Being set during the First World War I suppose it had a fairly serious and dramatic backdrop to work against. A maid training to become a secretary and power plays between footmen and valets are not the things any programme set between 1914 and 1918 should be focusing on. A variety of war issues were introduced: the young men joining up; the older man being made to feel useless; the women pitching in to help; the young aristocrats rolling up their sleeves and mucking in even as the older ones try to shield their servants from conscription.

Unfortunately some of the character moments were somehow lacking and the plot, rather than being character-driven, seemed to rely upon a series of unlikely events. There were still very good performances and I felt the same about most of the characters, but events took a turn for the melodramatic and I found myself unable to take parts of it seriously. Below are some examples of the ridiculousness.
  • The unrequited love (which is unrequited on both sides, for no good reason) became a love triangle. This meant there were a lot of longing gazes and significant looks and people being awfully noble. Then the third part of the love triangle offered to back out, but she got killed off anyway so that the guy didn't have to make an ignoble decision, which was very unfair on her as she was the more deserving girl.
  • The middle sister (who is treated as though she is both ugly and socially inept, even though she isn't) starts helping with the war effort on a farm. After driving a tractor for what seems like a day (but is actually several weeks, or even months)* she ends up becoming friendly with the farmer and they kiss in the barn. Then she stops having to go to the farm and... well that's it. I think it was meant to show us that she can be likeable, but I never thought otherwise. All the mean stuff she did in the previous series was a direct result of her elder sister being bully.
  • A long-lost heir appeared. He was rescued from the Titanic and got amnesia and lived as a Canadian and got very badly burned in the war. Except it turns out he was probably a fake, and then he disappeared. And all this episode-long storyline goes to prove is that poor Edith (who is treated with nothing but pity by her family, for no real reason) is gullible, and that Julian Fellowes has been taking plotting advice from US soap operas.
  • The most cunning character (a man who managed to get invalided back to Blighty & put in charge of his former colleagues) spent all his savings on black market food, only to discover that the dodgy bloke he met in the pub had sold him substandard goods. It's like you can't even trust criminals! Seriously, this guy was the best schemer in the whole show, but apparently his IQ was damaged along with his hand. Incidentally he was keeping his black market stash in a shed with big windows.
  • The heir to the estate doesn't die in the war (though his much healthier-looking subordinate does die, of white makeup and coughing), but is paralysed and unable to have children, which leads to worry about the succession again. Until he miraculously recovers the ability to walk, which first manifests as he is heroically saving a dropped tea tray. He is improbably mostly recovered and able to walk quite well few months later. Though in fairness it might have been longer than that, it's hard to tell.*
  • There is an inappropriate and confusing near-miss dalliance between the lord and a maid. I'm not sure why this happened, except that her ladyship (who is normally loved by her husband) had been a bit stupid and self-involved just recently, presumably so that we wouldn't judge the lord too much for kissing a maid. Then the lord got very angry at his daughter for wanting to marry the chauffeur, even though she was conducting her socially-inconvenient relationship in the most reasonable and honorable way she could.

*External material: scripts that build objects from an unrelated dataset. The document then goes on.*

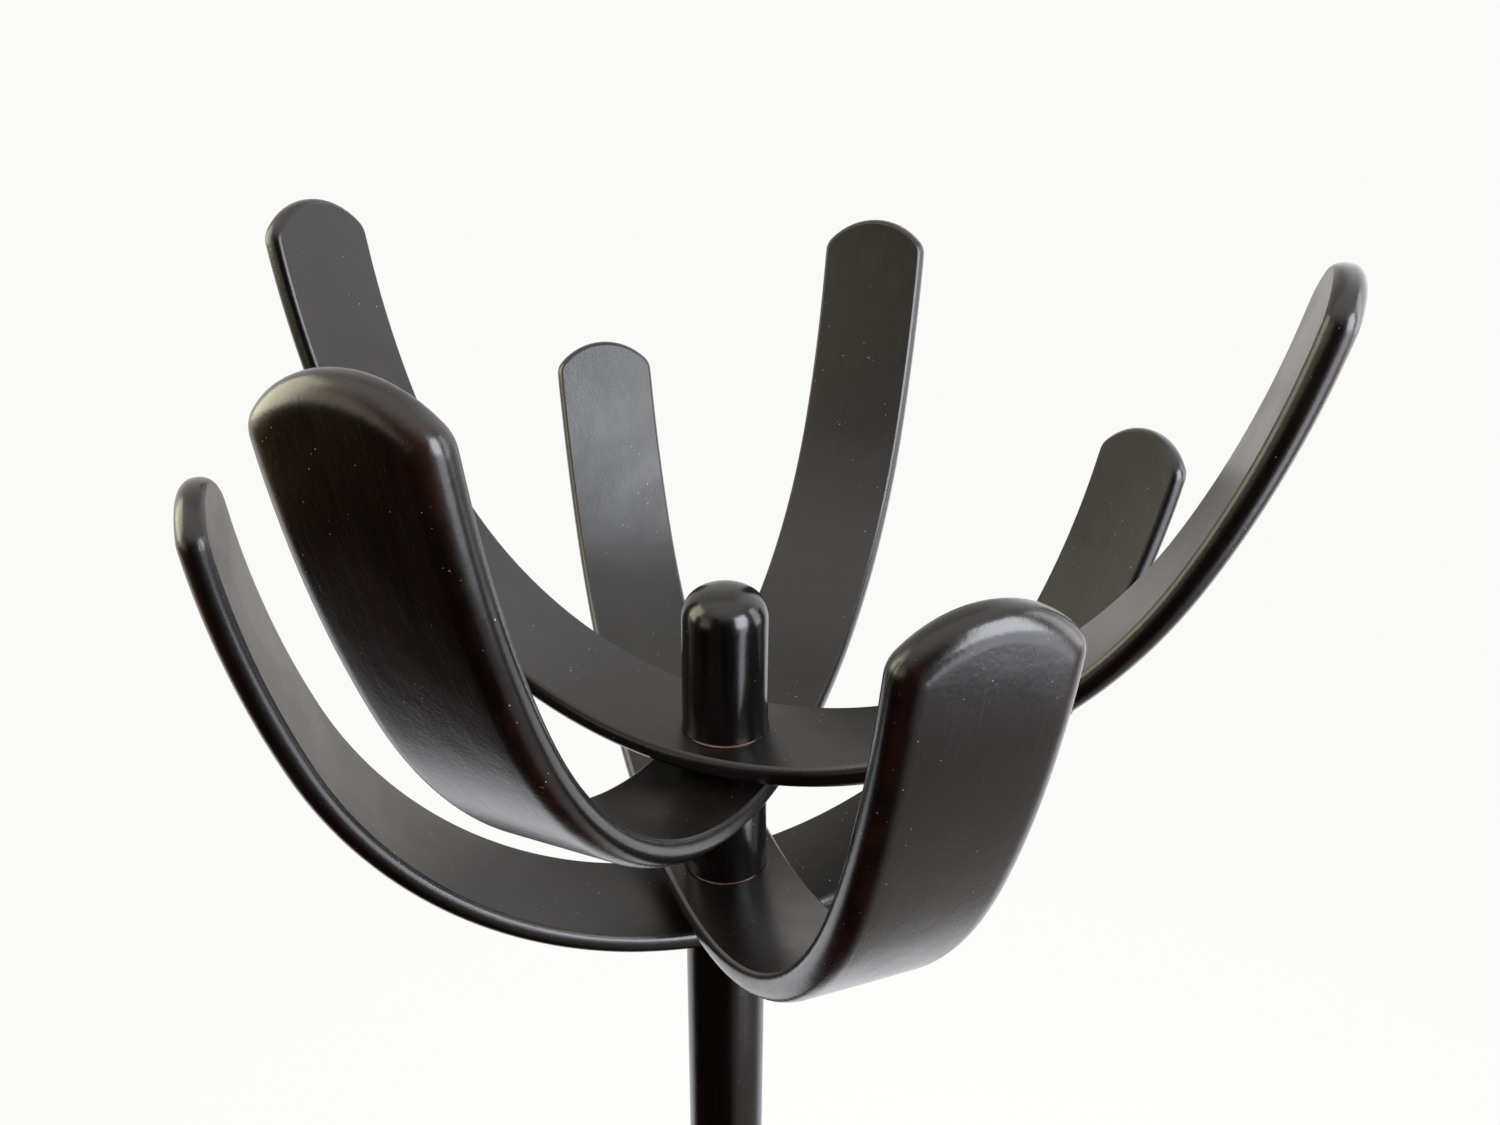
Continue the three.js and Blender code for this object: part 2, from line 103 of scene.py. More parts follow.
class Nodes:
    """Short calls for placing and joining the nodes of one material, group or world."""

    def __init__(self, tree):
        self.tree = tree

    def add(self, kind, values=None, **settings):
        node = self.tree.nodes.new(kind)
        for key, value in settings.items():
            setattr(node, key, value)
        for key, value in (values or {}).items():
            self.give(node.inputs[key], value)
        return node

    def give(self, socket, value):
        if isinstance(value, bpy.types.NodeSocket):
            self.tree.links.new(value, socket)
        else:
            socket.default_value = value

    def math(self, operation, first, second=0.0, third=0.0):
        values = {0: first, 1: second, 2: third}
        return self.add("ShaderNodeMath", values, operation=operation).outputs[0]

    def fit(self, value, low, high, to_low=0.0, to_high=1.0):
        """The value carried smoothly from one range to another, and held at its ends."""
        values = {"Value": value, "From Min": low, "From Max": high, "To Min": to_low, "To Max": to_high}
        return self.add("ShaderNodeMapRange", values, interpolation_type="SMOOTHSTEP").outputs["Result"]

    def mix(self, share, first, second):
        values = {"Factor": share, "A": first, "B": second}
        node = self.add("ShaderNodeMix", data_type="RGBA")
        for socket in node.inputs:
            if socket.enabled and socket.name in values:
                self.give(socket, values[socket.name])
        return next(socket for socket in node.outputs if socket.enabled)

    def stretch(self, place, factors):
        return self.add("ShaderNodeVectorMath", {0: place, 1: factors}, operation="MULTIPLY").outputs[0]

    def noise(self, place, scale, detail, roughness=0.5, distortion=0.0):
        values = {"Vector": place, "Scale": scale, "Detail": detail, "Roughness": roughness,
                  "Distortion": distortion}
        return self.add("ShaderNodeTexNoise", values).outputs["Fac"]

    def bump(self, strength, distance, height):
        values = {"Strength": strength, "Distance": distance, "Height": height}
        return self.add("ShaderNodeBump", values).outputs["Normal"]


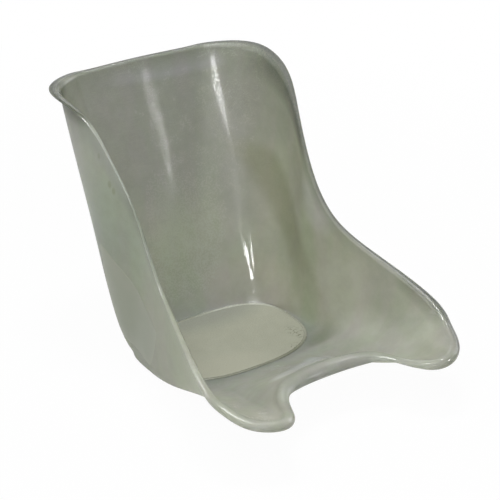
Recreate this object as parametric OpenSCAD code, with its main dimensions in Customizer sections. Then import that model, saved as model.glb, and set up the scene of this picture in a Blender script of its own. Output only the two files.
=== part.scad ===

Don't get me wrong, there were some plotlines I really enjoyed and I'm looking forward to seeing continued next year. However I hope that next series, without having to go up against the First World War, the programme will go back to being a little more sensible.
Either that or they need to introduce a scandalous young cousin to be a Bright Young Thing and/or a flapper and have the roaring twenties invade the house in the form of ridiculous hats and people doing the Charleston. I can almost see the shocked disapproval on Maggie Smith's face, and I think that's the one of main things that kept me watching this series.

* Time in Downton moves very strangely.
The entirety of the First World war passes in about four episodes, meaning it's roughly a year per episode. A baby conceived part way through one episode, is big and thriving, despite greatly reduced circumstances, by the next episode. However the characters' relationships don't change in the time between episodes, and they seem to return to conversations they must have had months, or even a year ago. It must be the anti-Narnia because despite all the time that's passed it is never, ever winter.

6 November 2011

Recent Reading

The Swordsman's Oath by Juliet E. McKenna
This is the second book in the Tales of Einarinn and I continue to be impressed. My views on the first book The Thief's Gamble can be found in a post from early September.

Like the previous volume this book is told mostly from the viewpoint of one character, with the deeds of other characters in other places told in third person. The narrator character is Ryshad, a character who appeared in the previous book. I liked being able to see the same characters again from Ryshad's point of view, it gives them all more depth. It was also interesting to see Livak from the view point of a friend and lover, as I'd experienced many of the events of the previous book from inside her head.

The setting -already a realistic and detailed world- is expanded as the action moves from the main continent (which is akin to early-modern Europe) to the Aldabrashin Archipelago. The Archipelago has more of an Eastern feel, though it's different enough to our own world that it felt original, it was certainly different from other fantasy settings.
I also liked that parts of the book took place in a period long before current adventure. As a history fan I liked seeing the juxtaposition of two time periods, and I'm impressed by McKenna's craft that she was able to create and convincingly convey such a sense of history in an entirely fictional setting.

The plot took a few unexpected twists and turns (I certainly never expected the Aldabrashin section), but never did the sequence of events feel contrived - except where powerful characters were pulling strings, of course.

I've already ordered the next book, and I'm looking forward to reading that as well.

I've gotten a bit slow at writing reviews again, my apologies. I've got a few posts that I want to do and I will try and get them done before December arrives and buries me under Christmas-related stuff.